• **Short task**
Copy each line of the entries that contains the word "before".

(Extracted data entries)
__________________________________________________
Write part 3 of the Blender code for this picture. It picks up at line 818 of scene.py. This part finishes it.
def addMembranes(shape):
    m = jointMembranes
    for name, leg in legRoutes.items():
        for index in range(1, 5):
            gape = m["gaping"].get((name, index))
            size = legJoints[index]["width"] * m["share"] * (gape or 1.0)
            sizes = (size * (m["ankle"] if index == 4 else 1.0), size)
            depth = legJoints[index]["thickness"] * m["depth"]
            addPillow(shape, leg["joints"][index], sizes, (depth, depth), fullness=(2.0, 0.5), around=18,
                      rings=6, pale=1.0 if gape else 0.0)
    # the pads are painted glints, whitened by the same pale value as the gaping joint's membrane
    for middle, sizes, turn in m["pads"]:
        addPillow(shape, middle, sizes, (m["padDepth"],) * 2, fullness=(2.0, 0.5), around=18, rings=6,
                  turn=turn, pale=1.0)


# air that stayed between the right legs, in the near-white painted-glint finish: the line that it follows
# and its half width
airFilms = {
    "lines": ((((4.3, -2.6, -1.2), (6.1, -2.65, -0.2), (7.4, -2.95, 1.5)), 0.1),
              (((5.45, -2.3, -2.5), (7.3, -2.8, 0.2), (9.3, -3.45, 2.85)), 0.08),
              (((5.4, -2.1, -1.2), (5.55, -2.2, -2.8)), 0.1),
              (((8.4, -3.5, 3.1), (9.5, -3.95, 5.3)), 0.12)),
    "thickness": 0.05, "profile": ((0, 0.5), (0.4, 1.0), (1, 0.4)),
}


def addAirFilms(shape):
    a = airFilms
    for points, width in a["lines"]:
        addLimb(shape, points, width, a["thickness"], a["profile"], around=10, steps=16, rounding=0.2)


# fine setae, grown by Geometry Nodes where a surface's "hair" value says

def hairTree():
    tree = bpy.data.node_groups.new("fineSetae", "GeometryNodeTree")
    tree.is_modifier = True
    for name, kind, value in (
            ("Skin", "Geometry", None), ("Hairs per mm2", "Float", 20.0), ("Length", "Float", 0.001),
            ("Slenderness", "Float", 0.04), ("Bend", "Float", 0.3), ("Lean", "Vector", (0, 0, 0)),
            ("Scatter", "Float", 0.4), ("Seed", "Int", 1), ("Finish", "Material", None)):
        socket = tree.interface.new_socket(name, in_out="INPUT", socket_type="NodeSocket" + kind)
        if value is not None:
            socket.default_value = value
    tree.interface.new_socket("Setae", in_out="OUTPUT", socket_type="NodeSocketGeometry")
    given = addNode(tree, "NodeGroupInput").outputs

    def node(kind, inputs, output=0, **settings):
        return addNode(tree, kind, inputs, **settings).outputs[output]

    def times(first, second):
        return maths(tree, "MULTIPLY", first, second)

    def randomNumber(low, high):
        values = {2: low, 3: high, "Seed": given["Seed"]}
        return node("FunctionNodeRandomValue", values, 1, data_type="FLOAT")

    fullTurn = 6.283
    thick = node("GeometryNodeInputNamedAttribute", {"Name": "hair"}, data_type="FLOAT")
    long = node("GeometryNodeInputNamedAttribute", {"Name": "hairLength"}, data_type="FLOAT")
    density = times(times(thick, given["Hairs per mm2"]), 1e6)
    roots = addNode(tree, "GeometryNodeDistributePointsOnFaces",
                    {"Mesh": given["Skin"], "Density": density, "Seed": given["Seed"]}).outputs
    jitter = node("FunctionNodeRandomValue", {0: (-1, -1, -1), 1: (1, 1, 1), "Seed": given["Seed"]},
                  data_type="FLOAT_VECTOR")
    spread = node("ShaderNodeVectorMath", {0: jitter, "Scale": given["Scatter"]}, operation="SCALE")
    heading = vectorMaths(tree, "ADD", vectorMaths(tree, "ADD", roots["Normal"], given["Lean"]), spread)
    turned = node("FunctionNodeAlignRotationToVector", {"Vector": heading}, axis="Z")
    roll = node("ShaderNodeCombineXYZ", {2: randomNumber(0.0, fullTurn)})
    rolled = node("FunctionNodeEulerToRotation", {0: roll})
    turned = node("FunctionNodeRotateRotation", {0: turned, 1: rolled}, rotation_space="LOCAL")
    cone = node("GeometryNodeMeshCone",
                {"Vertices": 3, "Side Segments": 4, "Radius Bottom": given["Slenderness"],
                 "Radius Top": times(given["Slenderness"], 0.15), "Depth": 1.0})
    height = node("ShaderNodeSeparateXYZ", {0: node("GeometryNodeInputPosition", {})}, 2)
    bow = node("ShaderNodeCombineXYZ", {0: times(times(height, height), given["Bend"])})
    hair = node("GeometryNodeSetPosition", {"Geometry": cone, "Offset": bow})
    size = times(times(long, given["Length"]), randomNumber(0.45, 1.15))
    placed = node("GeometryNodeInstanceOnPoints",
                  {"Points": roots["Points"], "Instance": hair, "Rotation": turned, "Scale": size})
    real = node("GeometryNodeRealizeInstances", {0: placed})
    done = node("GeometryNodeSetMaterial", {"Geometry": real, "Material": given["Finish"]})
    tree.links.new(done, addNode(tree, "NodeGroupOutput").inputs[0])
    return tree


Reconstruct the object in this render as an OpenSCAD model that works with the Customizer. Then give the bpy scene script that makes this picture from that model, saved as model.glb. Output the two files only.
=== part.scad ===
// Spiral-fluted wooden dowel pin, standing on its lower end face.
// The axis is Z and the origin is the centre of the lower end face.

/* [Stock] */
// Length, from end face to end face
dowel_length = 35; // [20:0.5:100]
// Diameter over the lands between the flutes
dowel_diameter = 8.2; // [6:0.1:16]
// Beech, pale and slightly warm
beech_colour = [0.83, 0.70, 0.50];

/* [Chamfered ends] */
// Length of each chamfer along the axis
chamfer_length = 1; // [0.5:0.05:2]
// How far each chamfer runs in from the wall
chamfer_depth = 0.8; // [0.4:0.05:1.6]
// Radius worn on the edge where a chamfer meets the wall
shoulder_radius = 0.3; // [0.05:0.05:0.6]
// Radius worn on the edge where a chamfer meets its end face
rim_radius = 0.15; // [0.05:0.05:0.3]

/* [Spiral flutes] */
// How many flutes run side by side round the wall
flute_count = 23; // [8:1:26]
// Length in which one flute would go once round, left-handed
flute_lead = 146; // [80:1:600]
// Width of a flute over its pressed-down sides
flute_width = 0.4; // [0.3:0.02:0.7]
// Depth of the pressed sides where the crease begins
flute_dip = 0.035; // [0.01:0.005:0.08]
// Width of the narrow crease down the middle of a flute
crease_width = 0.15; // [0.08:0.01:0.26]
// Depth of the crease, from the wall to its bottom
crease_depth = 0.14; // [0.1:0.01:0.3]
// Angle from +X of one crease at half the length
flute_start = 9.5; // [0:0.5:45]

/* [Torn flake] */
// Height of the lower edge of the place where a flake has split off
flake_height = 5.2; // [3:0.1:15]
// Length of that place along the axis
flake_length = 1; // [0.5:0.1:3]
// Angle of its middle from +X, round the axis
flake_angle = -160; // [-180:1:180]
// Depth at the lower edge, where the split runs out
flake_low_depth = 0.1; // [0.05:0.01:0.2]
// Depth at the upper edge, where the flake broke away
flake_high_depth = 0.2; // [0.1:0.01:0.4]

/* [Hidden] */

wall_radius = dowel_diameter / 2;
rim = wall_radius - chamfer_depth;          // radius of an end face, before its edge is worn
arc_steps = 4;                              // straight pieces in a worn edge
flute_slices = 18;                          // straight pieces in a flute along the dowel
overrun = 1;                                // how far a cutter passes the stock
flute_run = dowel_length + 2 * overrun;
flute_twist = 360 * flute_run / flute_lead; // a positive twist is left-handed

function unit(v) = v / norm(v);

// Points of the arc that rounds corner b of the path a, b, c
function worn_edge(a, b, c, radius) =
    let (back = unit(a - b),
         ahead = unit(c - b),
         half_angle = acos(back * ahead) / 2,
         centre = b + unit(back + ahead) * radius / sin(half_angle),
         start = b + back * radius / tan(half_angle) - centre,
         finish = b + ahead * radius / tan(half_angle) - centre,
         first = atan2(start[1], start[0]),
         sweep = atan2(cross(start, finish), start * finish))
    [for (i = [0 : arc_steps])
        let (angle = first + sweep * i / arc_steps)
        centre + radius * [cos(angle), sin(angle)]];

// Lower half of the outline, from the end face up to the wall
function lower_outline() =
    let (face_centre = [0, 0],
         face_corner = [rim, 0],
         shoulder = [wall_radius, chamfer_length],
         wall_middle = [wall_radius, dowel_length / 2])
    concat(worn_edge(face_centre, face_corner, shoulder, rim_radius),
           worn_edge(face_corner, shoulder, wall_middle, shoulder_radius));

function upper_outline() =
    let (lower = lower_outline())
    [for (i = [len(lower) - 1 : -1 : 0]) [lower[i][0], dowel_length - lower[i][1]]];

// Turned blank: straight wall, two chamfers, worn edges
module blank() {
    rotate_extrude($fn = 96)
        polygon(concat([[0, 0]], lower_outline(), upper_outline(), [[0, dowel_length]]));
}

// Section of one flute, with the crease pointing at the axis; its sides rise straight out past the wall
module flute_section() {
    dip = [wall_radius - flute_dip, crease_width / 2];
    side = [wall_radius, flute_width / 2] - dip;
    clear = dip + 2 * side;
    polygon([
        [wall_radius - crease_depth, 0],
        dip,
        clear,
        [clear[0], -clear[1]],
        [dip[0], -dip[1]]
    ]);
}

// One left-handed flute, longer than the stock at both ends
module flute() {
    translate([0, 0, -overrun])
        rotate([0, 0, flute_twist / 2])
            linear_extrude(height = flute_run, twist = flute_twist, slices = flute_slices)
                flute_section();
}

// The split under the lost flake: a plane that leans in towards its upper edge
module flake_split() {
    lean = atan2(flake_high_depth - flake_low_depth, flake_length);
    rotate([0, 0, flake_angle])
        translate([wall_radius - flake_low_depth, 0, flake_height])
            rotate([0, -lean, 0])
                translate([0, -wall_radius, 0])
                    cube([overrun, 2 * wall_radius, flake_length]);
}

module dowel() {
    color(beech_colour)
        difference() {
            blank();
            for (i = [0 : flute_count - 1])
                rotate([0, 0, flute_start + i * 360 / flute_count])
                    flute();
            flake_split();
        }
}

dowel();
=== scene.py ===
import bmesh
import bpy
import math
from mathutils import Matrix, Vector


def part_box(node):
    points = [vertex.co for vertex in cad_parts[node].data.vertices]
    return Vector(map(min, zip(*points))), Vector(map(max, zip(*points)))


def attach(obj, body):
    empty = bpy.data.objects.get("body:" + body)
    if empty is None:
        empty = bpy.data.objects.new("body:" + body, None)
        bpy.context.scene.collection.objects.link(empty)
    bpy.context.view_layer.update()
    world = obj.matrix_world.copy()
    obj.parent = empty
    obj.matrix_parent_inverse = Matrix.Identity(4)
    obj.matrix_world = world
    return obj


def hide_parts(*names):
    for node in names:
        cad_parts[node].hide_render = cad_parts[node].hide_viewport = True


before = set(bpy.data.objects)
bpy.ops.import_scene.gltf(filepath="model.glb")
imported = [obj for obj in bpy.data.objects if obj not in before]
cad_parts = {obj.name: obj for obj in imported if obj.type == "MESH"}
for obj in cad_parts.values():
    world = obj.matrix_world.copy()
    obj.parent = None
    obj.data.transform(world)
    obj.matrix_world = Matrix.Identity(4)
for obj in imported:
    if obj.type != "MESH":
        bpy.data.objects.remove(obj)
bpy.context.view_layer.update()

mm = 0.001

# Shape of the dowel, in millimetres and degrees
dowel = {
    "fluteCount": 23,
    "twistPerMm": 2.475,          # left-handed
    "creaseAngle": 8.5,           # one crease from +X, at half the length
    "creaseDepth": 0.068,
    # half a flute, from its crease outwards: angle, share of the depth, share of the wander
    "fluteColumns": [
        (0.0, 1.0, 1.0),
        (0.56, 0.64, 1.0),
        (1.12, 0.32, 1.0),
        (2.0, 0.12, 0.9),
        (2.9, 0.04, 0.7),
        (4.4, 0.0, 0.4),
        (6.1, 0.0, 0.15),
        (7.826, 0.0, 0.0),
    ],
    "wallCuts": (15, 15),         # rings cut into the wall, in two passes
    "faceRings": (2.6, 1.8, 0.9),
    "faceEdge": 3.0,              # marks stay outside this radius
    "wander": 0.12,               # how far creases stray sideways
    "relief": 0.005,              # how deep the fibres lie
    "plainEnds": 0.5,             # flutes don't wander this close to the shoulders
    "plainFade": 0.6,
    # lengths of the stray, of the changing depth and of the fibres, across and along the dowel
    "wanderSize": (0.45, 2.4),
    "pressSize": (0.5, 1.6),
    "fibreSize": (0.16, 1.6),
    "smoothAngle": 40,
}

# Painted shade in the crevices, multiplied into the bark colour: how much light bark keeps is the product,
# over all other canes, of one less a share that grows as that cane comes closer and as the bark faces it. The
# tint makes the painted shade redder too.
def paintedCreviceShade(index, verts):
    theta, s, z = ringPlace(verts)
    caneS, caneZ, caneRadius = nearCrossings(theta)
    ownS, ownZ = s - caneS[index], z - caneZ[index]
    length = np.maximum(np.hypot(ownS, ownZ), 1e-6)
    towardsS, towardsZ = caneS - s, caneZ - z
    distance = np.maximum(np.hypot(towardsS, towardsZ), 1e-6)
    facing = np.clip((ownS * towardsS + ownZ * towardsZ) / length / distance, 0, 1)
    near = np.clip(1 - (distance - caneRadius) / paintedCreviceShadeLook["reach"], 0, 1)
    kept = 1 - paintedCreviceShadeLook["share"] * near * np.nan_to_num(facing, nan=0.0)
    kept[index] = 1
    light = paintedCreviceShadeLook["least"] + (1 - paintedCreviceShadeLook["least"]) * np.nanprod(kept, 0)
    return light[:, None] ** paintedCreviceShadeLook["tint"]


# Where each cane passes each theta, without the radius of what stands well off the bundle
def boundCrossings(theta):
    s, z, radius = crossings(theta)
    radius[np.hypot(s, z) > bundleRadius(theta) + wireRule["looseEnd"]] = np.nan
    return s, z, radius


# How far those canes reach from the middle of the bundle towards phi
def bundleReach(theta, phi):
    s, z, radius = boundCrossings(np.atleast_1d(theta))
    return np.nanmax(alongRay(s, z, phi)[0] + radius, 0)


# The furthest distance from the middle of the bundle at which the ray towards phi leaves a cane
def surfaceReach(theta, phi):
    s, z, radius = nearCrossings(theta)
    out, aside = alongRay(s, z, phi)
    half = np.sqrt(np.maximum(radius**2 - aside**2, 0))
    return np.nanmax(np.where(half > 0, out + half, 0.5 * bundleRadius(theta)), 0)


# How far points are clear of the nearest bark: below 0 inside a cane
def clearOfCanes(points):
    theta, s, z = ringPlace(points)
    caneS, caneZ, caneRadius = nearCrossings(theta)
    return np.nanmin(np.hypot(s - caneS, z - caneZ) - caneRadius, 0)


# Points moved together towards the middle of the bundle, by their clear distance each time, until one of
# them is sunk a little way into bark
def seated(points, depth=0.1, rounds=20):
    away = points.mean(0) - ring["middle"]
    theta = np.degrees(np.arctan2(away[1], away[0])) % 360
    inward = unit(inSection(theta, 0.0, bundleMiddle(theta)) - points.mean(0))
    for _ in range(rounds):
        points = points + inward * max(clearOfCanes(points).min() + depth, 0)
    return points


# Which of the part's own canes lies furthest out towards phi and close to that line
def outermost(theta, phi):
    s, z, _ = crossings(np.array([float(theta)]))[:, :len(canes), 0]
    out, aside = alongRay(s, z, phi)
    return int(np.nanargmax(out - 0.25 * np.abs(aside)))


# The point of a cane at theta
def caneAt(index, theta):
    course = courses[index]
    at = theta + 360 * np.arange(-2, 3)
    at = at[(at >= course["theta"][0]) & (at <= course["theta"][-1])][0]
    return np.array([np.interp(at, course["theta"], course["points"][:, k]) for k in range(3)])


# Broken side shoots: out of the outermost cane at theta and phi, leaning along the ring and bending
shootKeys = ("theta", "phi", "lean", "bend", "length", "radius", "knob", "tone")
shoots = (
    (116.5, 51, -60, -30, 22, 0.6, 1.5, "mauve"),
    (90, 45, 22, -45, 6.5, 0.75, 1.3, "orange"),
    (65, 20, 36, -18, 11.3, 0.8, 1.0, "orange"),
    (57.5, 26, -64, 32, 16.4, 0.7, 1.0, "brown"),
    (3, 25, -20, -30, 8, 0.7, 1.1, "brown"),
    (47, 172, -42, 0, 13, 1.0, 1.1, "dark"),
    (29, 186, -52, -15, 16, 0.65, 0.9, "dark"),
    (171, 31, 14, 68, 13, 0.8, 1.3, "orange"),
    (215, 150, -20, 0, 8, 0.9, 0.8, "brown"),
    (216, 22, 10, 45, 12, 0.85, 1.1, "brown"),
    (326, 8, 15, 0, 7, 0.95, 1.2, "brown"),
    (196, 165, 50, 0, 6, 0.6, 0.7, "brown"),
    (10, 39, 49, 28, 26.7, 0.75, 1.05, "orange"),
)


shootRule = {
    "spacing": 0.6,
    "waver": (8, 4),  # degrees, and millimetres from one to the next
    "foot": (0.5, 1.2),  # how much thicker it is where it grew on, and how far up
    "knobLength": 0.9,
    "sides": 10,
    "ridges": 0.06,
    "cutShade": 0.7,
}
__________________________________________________
• **Response to this task**
rim = wall_radius - chamfer_depth;          // radius of an end face, before its edge is worn
before = set(bpy.data.objects)
imported = [obj for obj in bpy.data.objects if obj not in before]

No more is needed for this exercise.